Advanced Methods for Evolutionary Sequence Analysis

Project: PCIG10-GA-2011-303614 (CIG)

Sequence alignment is widely used in molecular biology. Despite its age, the challenge is still not fully resolved: no method can suit all tasks, new approaches are needed for the evolving questions and even traditional methods can still be improved. Although many alignment tasks are related, some are based on incompatible principles and their need for distinct tools is not always understood. Evolutionary sequence alignment, the focus of this application, is a pre-requisite for all comparative analyses and needed e.g. in agricultural and medical research.

This FP7-funded project aims at developing new methods for evolutionary and comparative sequence analysis using a novel approach of modelling data and considering evolutionary information. These methods target two current trends in sequence analysis, the increasing size of datasets and the specific properties of data produced on next-generation sequencing (NGS) platforms, from several different angles. First, we will develop novel ways to extend existing alignments and compute very large alignments; second, by modelling the properties of NGS data, we will expand the possible applications of NGS methods in evolutionary analysis. The new methods are meant to replace my earlier approaches for phylogenetic sequence alignment and become internationally recognised tools in evolutionary inference.

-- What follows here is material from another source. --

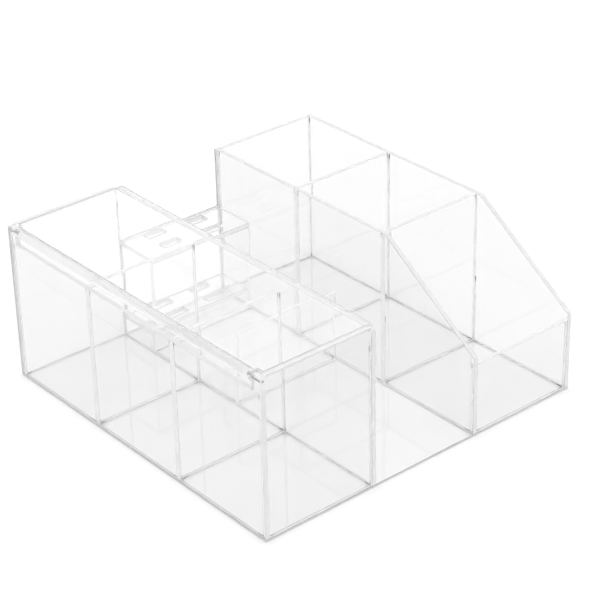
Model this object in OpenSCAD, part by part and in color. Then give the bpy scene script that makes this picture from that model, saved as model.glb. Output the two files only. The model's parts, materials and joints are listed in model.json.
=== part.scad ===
// Clear desk organizer: lidded box, slotted block and sloped tray on one base sheet.
// Origin: centre of the base's underside. +X right, +Y back, +Z up. Millimetres.

/* [Body] */
// Outside width, left to right
body_w = 225; // [210:1:260]
// Outside depth, front to back
body_d = 225; // [210:1:260]
// Height of the end walls, the hinge ears and the tray
body_h = 99; // [96:1:120]
// Thickness of the clear sheet
sheet_t = 3; // [2.5:0.5:4]
// Thickness of the base sheet
base_t = 1.5; // [1:0.5:3]

/* [Lidded box] */
// Height of the box dividers and of the notch floor
divider_h = 88.5; // [80:0.5:89]
// Gap between the lid and each end wall
lid_end_gap = 0.4; // [0.3:0.1:1]
// How far the lid's top stands above the end walls
lid_rise = 0.5; // [0:0.1:1]
// Gap between the lid and the wall it closes on
lid_seat_gap = 0.3; // [0.2:0.1:0.5]
// How far the lid reaches past the inner wall, for a fingertip
lid_overhang = 0.7; // [0:0.1:3]

/* [Hinge] */
// Diameter of the clear rod bonded to the lid
rod_d = 5.4; // [5:0.2:6]
// Diameter of the steel pins
pin_d = 1.5; // [1:0.1:1.6]
// Depth that each pin is pressed into the rod
pin_grip = 3; // [2:0.5:8]
// Radial clearance of a pin in its ear
pin_clearance = 0.05; // [0.01:0.01:0.1]
// Distance of the hinge axis below the top of the ears
axis_drop = 2.6; // [2.4:0.1:3]
// Length of each ear along the wall
ear_l = 7.2; // [6:0.1:10]
// Rounding of the ears' top corners
ear_r = 2.4; // [1:0.1:2.4]
// Gap between an ear and the end of the rod
rod_end_gap = 0.4; // [0.3:0.1:1]

/* [Middle bay] */
// Height of the low cross divider
mid_divider_h = 45; // [30:1:60]
// Distance of the low cross divider's middle from the front
mid_divider_y = 115.5; // [90:0.5:150]
// Height of the slotted block
block_h = 61; // [40:1:80]
// Depth of the slotted block
block_depth = 32; // [30:0.5:45]
// Height of the guide shelf's top face
shelf_h = 14.5; // [8:0.5:25]
// Length of each slot, left to right
slot_l = 13; // [8:0.5:18]
// Width of each slot, front to back
slot_w = 6; // [5:0.5:7]
// Spacing of the slots, left to right
slot_pitch_x = 29.2; // [20:0.2:40]
// Spacing of the slots, front to back
slot_pitch_y = 15.4; // [12:0.2:16]
// Distance of the rear slots' middle from the back
slot_back = 7; // [7:0.1:8]

/* [Sloped tray] */
// Height of the tray's side walls at the front
nose_h = 50; // [30:1:80]
// Height of the tray's front wall
tray_front_h = 46; // [20:1:60]
// Distance from the front to the top of the slope
slope_run = 72; // [30:1:74]

/* [Hidden] */
$fn = 64;

CLEAR = [0.88, 0.91, 0.92, 0.45];
STEEL = [0.55, 0.56, 0.58];

half_w = body_w / 2;
half_d = body_d / 2;
half_t = sheet_t / 2;

// Middle planes of the walls between columns, and of the dividers between rows
col_x = body_w / 6;
row_y = body_d / 6;

// Clear spans of the three columns
left_span = [-half_w + sheet_t, -col_x - half_t];
mid_span = [-col_x + half_t, col_x - half_t];
right_span = [col_x + half_t, half_w - sheet_t];

// Hinge axis, along Y over the middle of the left outer wall
hinge_x = -half_w + half_t;
hinge_z = body_h - axis_drop;
rod_l = body_d - 2 * (ear_l + rod_end_gap);

// Lid
lid_top = body_h + lid_rise;
lid_bottom = lid_top - sheet_t;
lid_y = half_d - sheet_t - lid_end_gap;

// Distance from the hinge axis to the lid's edge, which laps over the rod
lid_root = 1.1;

// Gap that the lid's cut corners keep from the ears as they swing past
ear_swing_gap = 0.5;
ear_swing_r = norm([half_t, axis_drop]) + ear_swing_gap;

// Slotted block
block_y = half_d - block_depth;

// Amount that a cutting shape runs past the face it cuts
cut = 1;

// ---- shared shapes ----

module block(low, high) {
    translate(low) cube(high - low);
}

// Sheet standing across a column, with its middle plane at y
module cross_sheet(span, y, top) {
    block([span[0], y - half_t, base_t], [span[1], y + half_t, top]);
}

// Sheet running front to back, cut to a side profile of [y, z] points
module long_sheet(x) {
    translate([x, 0, 0]) rotate([90, 0, 90]) linear_extrude(sheet_t) children();
}

// Cylinder along Y on the hinge axis
module on_axis(y0, y1, d) {
    translate([hinge_x, y1, hinge_z]) rotate([90, 0, 0]) cylinder(h = y1 - y0, d = d);
}

// The four slots, cut between two heights
module slots(z0, z1) {
    for (side = [-1, 1], row = [0, 1]) {
        x = side * slot_pitch_x / 2;
        y = half_d - slot_back - row * slot_pitch_y;
        block([x - slot_l / 2, y - slot_w / 2, z0], [x + slot_l / 2, y + slot_w / 2, z1]);
    }
}

// Side view of one ear, standing on the notch floor at y = 0
module ear_profile() {
    ear_top = body_h - divider_h;
    square([ear_l, ear_top - ear_r]);
    translate([ear_r, 0]) square([ear_l - 2 * ear_r, ear_top]);
    for (y = [ear_r, ear_l - ear_r]) translate([y, ear_top - ear_r]) circle(r = ear_r);
}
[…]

The proposed work consists of five sub-projects, each describing a specific use case: (a) evolutionary sequence alignment and inference of evolutionary change; (b) modelling of sequence features and their inference from data using comparative methods; (c) analysis of high-throughput sequencing data with a special emphasis on non-model organisms and the use of evolutionary modelling to exploit phylogenetic information; and (d) large-scale analyses using computational speed ups.